**WHAT NEEDS TO BE DONE**
Output exactly, and only, the lines from the line containing "the whole bunch" through the line containing "obj.data.transform(world)", both included.

**SOURCE MATERIAL**
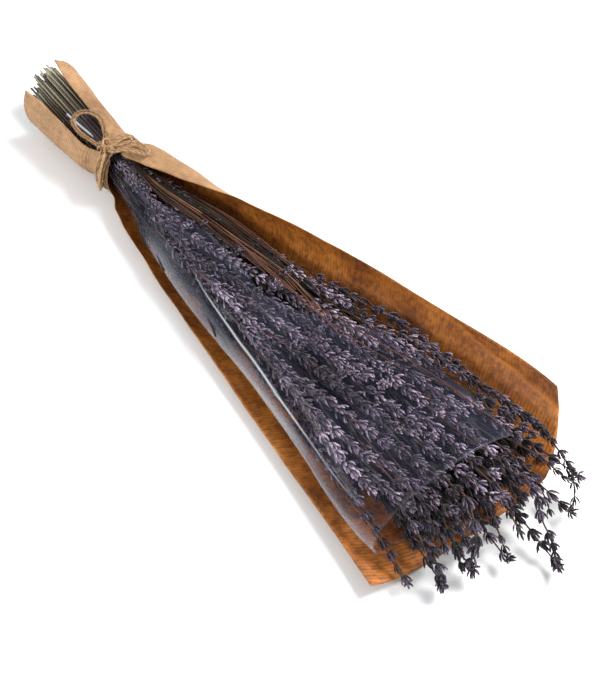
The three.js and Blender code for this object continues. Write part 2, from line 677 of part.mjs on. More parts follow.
const spikes = placeSpikes();
add('paper_wrap', paperWrap(), finish(0xb98a55, 0.85));
add('film_sleeve', filmSleeve(), finish(0xdfe3ec, 0.15));
add('twine_tie', twineTie(), finish(0xa9855a, 0.95));
add('stems', stemBundle(spikes), finish(0x6e6a4a, 0.8));
spikes.forEach((spike, k) => {
  const name = `spike_${String(k + 1).padStart(2, '0')}`;
  add(name, spikeGeometry(spike), finish(0x5a4a66, 0.9));
});

// The origin stands on the surface below the middle of the whole bunch
const middle = new THREE.Box3().setFromObject(bunch).getCenter(new THREE.Vector3());
bunch.position.set(-middle.x, -middle.y, 0);

export default bunch;
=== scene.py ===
import math

import bpy
import numpy as np
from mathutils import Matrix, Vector, noise


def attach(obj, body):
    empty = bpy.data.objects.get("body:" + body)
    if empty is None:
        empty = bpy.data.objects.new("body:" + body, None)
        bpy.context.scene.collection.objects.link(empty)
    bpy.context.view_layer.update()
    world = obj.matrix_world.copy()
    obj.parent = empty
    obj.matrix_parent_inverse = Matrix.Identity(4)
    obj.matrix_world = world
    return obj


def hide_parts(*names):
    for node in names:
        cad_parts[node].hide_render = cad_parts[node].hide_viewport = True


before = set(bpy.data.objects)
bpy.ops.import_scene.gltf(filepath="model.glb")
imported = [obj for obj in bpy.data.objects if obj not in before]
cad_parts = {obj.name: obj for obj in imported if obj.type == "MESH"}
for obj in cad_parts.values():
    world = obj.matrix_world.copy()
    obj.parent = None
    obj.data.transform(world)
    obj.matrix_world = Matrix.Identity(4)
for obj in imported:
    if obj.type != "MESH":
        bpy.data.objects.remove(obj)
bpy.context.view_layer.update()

chance = np.random.default_rng(71)

MM = 0.001
SHIFT = np.array([-0.98, 3.99, 0.0])  # from the bunch's own millimetres to the part's frame


# The bunch's own dimensions, in millimetres, with +X from the cut stems to the flowers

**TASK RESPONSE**
// The origin stands on the surface below the middle of the whole bunch
const middle = new THREE.Box3().setFromObject(bunch).getCenter(new THREE.Vector3());
bunch.position.set(-middle.x, -middle.y, 0);

export default bunch;
=== scene.py ===
import math

import bpy
import numpy as np
from mathutils import Matrix, Vector, noise


def attach(obj, body):
    empty = bpy.data.objects.get("body:" + body)
    if empty is None:
        empty = bpy.data.objects.new("body:" + body, None)
        bpy.context.scene.collection.objects.link(empty)
    bpy.context.view_layer.update()
    world = obj.matrix_world.copy()
    obj.parent = empty
    obj.matrix_parent_inverse = Matrix.Identity(4)
    obj.matrix_world = world
    return obj


def hide_parts(*names):
    for node in names:
        cad_parts[node].hide_render = cad_parts[node].hide_viewport = True


before = set(bpy.data.objects)
bpy.ops.import_scene.gltf(filepath="model.glb")
imported = [obj for obj in bpy.data.objects if obj not in before]
cad_parts = {obj.name: obj for obj in imported if obj.type == "MESH"}
for obj in cad_parts.values():
    world = obj.matrix_world.copy()
    obj.parent = None
    obj.data.transform(world)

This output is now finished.